Extract the entries in their exact form.
*** DATA SECTION ***
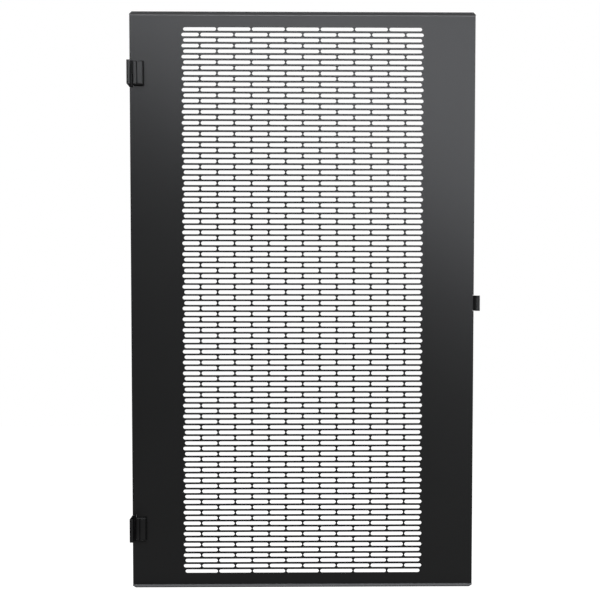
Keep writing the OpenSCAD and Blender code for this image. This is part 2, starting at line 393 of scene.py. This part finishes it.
def softbox(name, offset, size, power, roll=0.0):
    """An area lamp at an offset from the door's middle, facing it and rolled about its own axis."""
    lamp = bpy.data.lights.new(name, "AREA")
    lamp.shape = "RECTANGLE"
    lamp.size, lamp.size_y = size
    lamp.energy = power
    holder = bpy.data.objects.new(name, lamp)
    bpy.context.scene.collection.objects.link(holder)
    holder.location = DOOR_MIDDLE + Vector(offset)
    facing = (-Vector(offset)).to_track_quat("-Z", "Y")
    holder.rotation_euler = (facing @ Quaternion((0, 0, 1), roll)).to_euler()
    lamp.cycles.use_multiple_importance_sampling = False
    return holder


def group(name, nodes):
    """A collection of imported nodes, for a lamp to light or to be blocked by."""
    collection = bpy.data.collections.new(name)
    for one in nodes:
        collection.objects.link(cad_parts[one])
    return collection


def edge_light(name, direction, lit, glossy):
    """A soft parallel light that runs along the sheet and picks out what is folded across it."""
    lamp = bpy.data.lights.new(name, "SUN")
    lamp.energy = EDGE_LIGHT_POWER
    lamp.angle = EDGE_LIGHT_ANGLE
    lamp.use_shadow = False
    holder = bpy.data.objects.new(name, lamp)
    bpy.context.scene.collection.objects.link(holder)
    holder.rotation_euler = Vector(direction).to_track_quat("-Z", "Y").to_euler()
    holder.visible_glossy = glossy
    holder.light_linking.receiver_collection = lit


def add_lamps():
    """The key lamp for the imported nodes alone, an overhead one for all, and two lights along the sheet."""
    key = softbox("key", KEY_PLACE, KEY_SIZE, KEY_POWER, KEY_ROLL)
    key.data.color = KEY_TINT
    key.light_linking.receiver_collection = group("lit_by_key", list(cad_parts))
    softbox("overhead", OVERHEAD_PLACE, OVERHEAD_SIZE, OVERHEAD_POWER)

    # Only the door leaves shade the key: the photographed flange throws no band on the face.
    door_leaves = [f"{side}_door_leaf" for side in SIDES]
    key.light_linking.blocker_collection = group("blocks_key", door_leaves)

    sheet = group("sheet", ["door_panel"])
    edge_light("from_below", (0.1, 0, 1), sheet, True)
    edge_light("from_above", (0, 0, -1), sheet, False)


def add_camera():
    """The camera, placed from the door's middle."""
    lens = bpy.data.cameras.new("camera")
    lens.lens = CAMERA_LENS_MM
    lens.sensor_width = CAMERA_SENSOR_MM
    camera = bpy.data.objects.new("camera", lens)
    bpy.context.scene.collection.objects.link(camera)
    camera.location = DOOR_MIDDLE + CAMERA_OFFSET
    camera.rotation_euler = (radians(90) + CAMERA_TILT, 0, CAMERA_TURN)
    bpy.context.scene.camera = camera


bpy.context.scene.view_settings.view_transform = "Standard"

finish_pieces()
add_camera()
white_world()
pale_floor()
add_lamps()
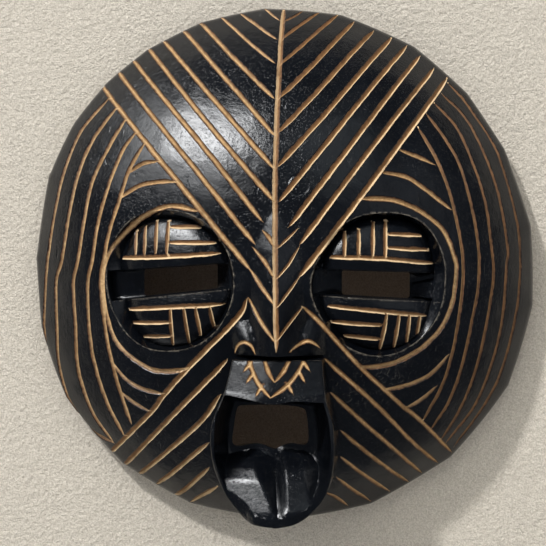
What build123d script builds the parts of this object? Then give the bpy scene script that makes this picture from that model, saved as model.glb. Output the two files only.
***
#### THE ANSWER:
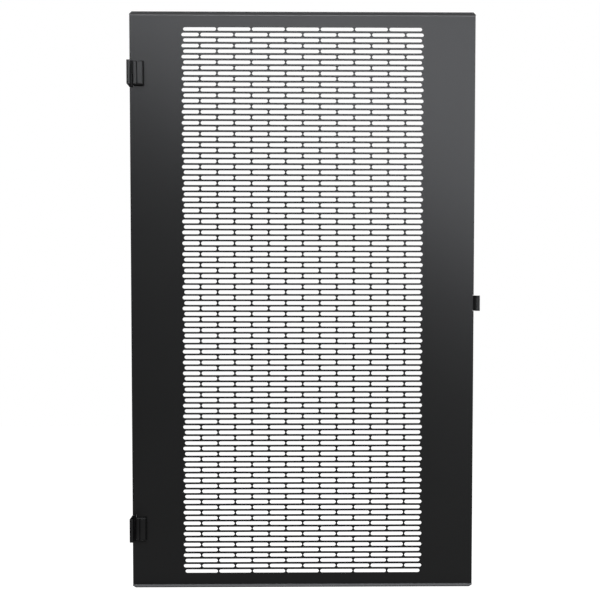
Keep writing the OpenSCAD and Blender code for this image. This is part 2, starting at line 393 of scene.py. This part finishes it.
def softbox(name, offset, size, power, roll=0.0):
    """An area lamp at an offset from the door's middle, facing it and rolled about its own axis."""
    lamp = bpy.data.lights.new(name, "AREA")
    lamp.shape = "RECTANGLE"
    lamp.size, lamp.size_y = size
    lamp.energy = power
    holder = bpy.data.objects.new(name, lamp)
    bpy.context.scene.collection.objects.link(holder)
    holder.location = DOOR_MIDDLE + Vector(offset)
    facing = (-Vector(offset)).to_track_quat("-Z", "Y")
    holder.rotation_euler = (facing @ Quaternion((0, 0, 1), roll)).to_euler()
    lamp.cycles.use_multiple_importance_sampling = False
    return holder


def group(name, nodes):
    """A collection of imported nodes, for a lamp to light or to be blocked by."""
    collection = bpy.data.collections.new(name)
    for one in nodes:
        collection.objects.link(cad_parts[one])
    return collection


def edge_light(name, direction, lit, glossy):
    """A soft parallel light that runs along the sheet and picks out what is folded across it."""
    lamp = bpy.data.lights.new(name, "SUN")
    lamp.energy = EDGE_LIGHT_POWER
    lamp.angle = EDGE_LIGHT_ANGLE
    lamp.use_shadow = False
    holder = bpy.data.objects.new(name, lamp)
    bpy.context.scene.collection.objects.link(holder)
    holder.rotation_euler = Vector(direction).to_track_quat("-Z", "Y").to_euler()
    holder.visible_glossy = glossy
    holder.light_linking.receiver_collection = lit


def add_lamps():
    """The key lamp for the imported nodes alone, an overhead one for all, and two lights along the sheet."""
    key = softbox("key", KEY_PLACE, KEY_SIZE, KEY_POWER, KEY_ROLL)
    key.data.color = KEY_TINT
    key.light_linking.receiver_collection = group("lit_by_key", list(cad_parts))
    softbox("overhead", OVERHEAD_PLACE, OVERHEAD_SIZE, OVERHEAD_POWER)

    # Only the door leaves shade the key: the photographed flange throws no band on the face.
    door_leaves = [f"{side}_door_leaf" for side in SIDES]
    key.light_linking.blocker_collection = group("blocks_key", door_leaves)

    sheet = group("sheet", ["door_panel"])
    edge_light("from_below", (0.1, 0, 1), sheet, True)
    edge_light("from_above", (0, 0, -1), sheet, False)


def add_camera():
    """The camera, placed from the door's middle."""
    lens = bpy.data.cameras.new("camera")
    lens.lens = CAMERA_LENS_MM
    lens.sensor_width = CAMERA_SENSOR_MM
    camera = bpy.data.objects.new("camera", lens)
    bpy.context.scene.collection.objects.link(camera)
    camera.location = DOOR_MIDDLE + CAMERA_OFFSET
    camera.rotation_euler = (radians(90) + CAMERA_TILT, 0, CAMERA_TURN)
    bpy.context.scene.camera = camera


bpy.context.scene.view_settings.view_transform = "Standard"

finish_pieces()
add_camera()
white_world()
pale_floor()
add_lamps()
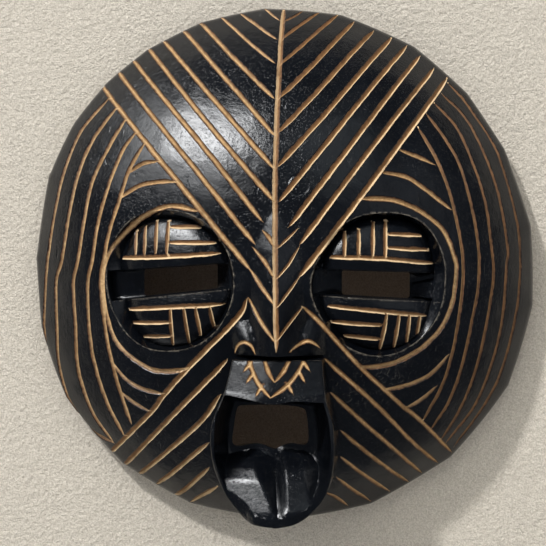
What build123d script builds the parts of this object? Then give the bpy scene script that makes this picture from that model, saved as model.glb. Output the two files only.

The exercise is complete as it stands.